Extracted data entries:
========================

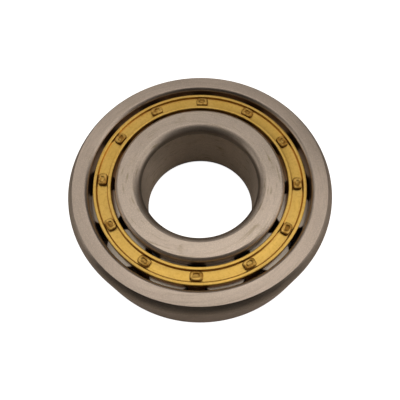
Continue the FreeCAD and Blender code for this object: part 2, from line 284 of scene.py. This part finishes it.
def lathe(outline, closed=True, centre=(0, 0), segments=RING_SEGMENTS):
    """Surface of revolution of an outline about the upright line through centre."""
    mesh_edit = bmesh.new()
    rows = []
    for point in outline:
        if point.x < ON_AXIS:
            rows.append([mesh_edit.verts.new((centre[0], centre[1], point.y))])
            continue
        row = []
        for segment in range(segments):
            angle = math.tau * segment / segments
            across = Vector((math.cos(angle), math.sin(angle))) * point.x
            row.append(mesh_edit.verts.new((centre[0] + across.x, centre[1] + across.y, point.y)))
        rows.append(row)
    pairs = list(zip(rows, rows[1:]))
    if closed:
        pairs.append((rows[-1], rows[0]))
    for lower, upper in pairs:
        join_rows(mesh_edit, lower, upper)
    return mesh_edit


def join_rows(mesh_edit, lower, upper):
    """Faces between two rows of points round the axis; a row of one point is a pole."""
    count = max(len(lower), len(upper))
    for index in range(count):
        following = (index + 1) % count
        corners = [lower[index % len(lower)]]
        if len(lower) > 1:
            corners.append(lower[following])
        if len(upper) > 1:
            corners.append(upper[following])
        corners.append(upper[index % len(upper)])
        mesh_edit.faces.new(corners)


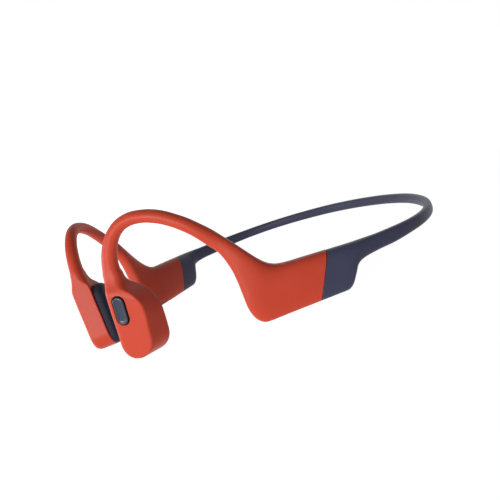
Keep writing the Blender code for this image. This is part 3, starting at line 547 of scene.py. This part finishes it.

========================

To be done:
Take the entries above and copy them out exactly.

Task output:
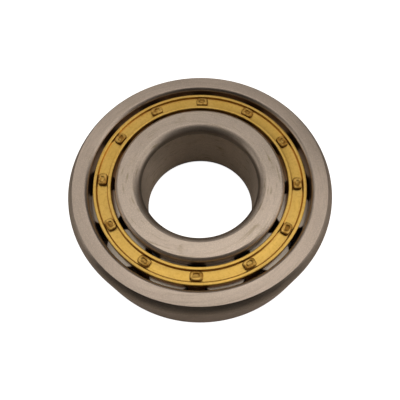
Continue the FreeCAD and Blender code for this object: part 2, from line 284 of scene.py. This part finishes it.
def lathe(outline, closed=True, centre=(0, 0), segments=RING_SEGMENTS):
    """Surface of revolution of an outline about the upright line through centre."""
    mesh_edit = bmesh.new()
    rows = []
    for point in outline:
        if point.x < ON_AXIS:
            rows.append([mesh_edit.verts.new((centre[0], centre[1], point.y))])
            continue
        row = []
        for segment in range(segments):
            angle = math.tau * segment / segments
            across = Vector((math.cos(angle), math.sin(angle))) * point.x
            row.append(mesh_edit.verts.new((centre[0] + across.x, centre[1] + across.y, point.y)))
        rows.append(row)
    pairs = list(zip(rows, rows[1:]))
    if closed:
        pairs.append((rows[-1], rows[0]))
    for lower, upper in pairs:
        join_rows(mesh_edit, lower, upper)
    return mesh_edit


def join_rows(mesh_edit, lower, upper):
    """Faces between two rows of points round the axis; a row of one point is a pole."""
    count = max(len(lower), len(upper))
    for index in range(count):
        following = (index + 1) % count
        corners = [lower[index % len(lower)]]
        if len(lower) > 1:
            corners.append(lower[following])
        if len(upper) > 1:
            corners.append(upper[following])
        corners.append(upper[index % len(upper)])
        mesh_edit.faces.new(corners)


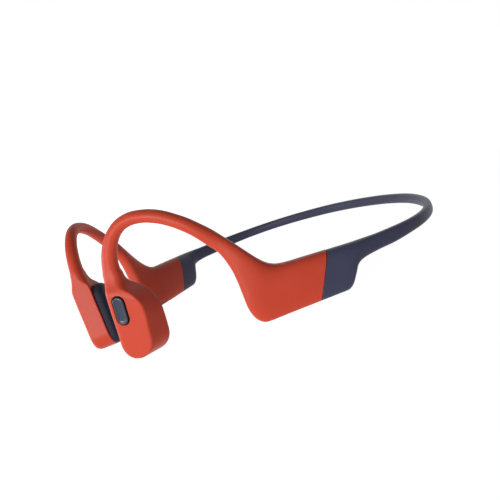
Keep writing the Blender code for this image. This is part 3, starting at line 547 of scene.py. This part finishes it.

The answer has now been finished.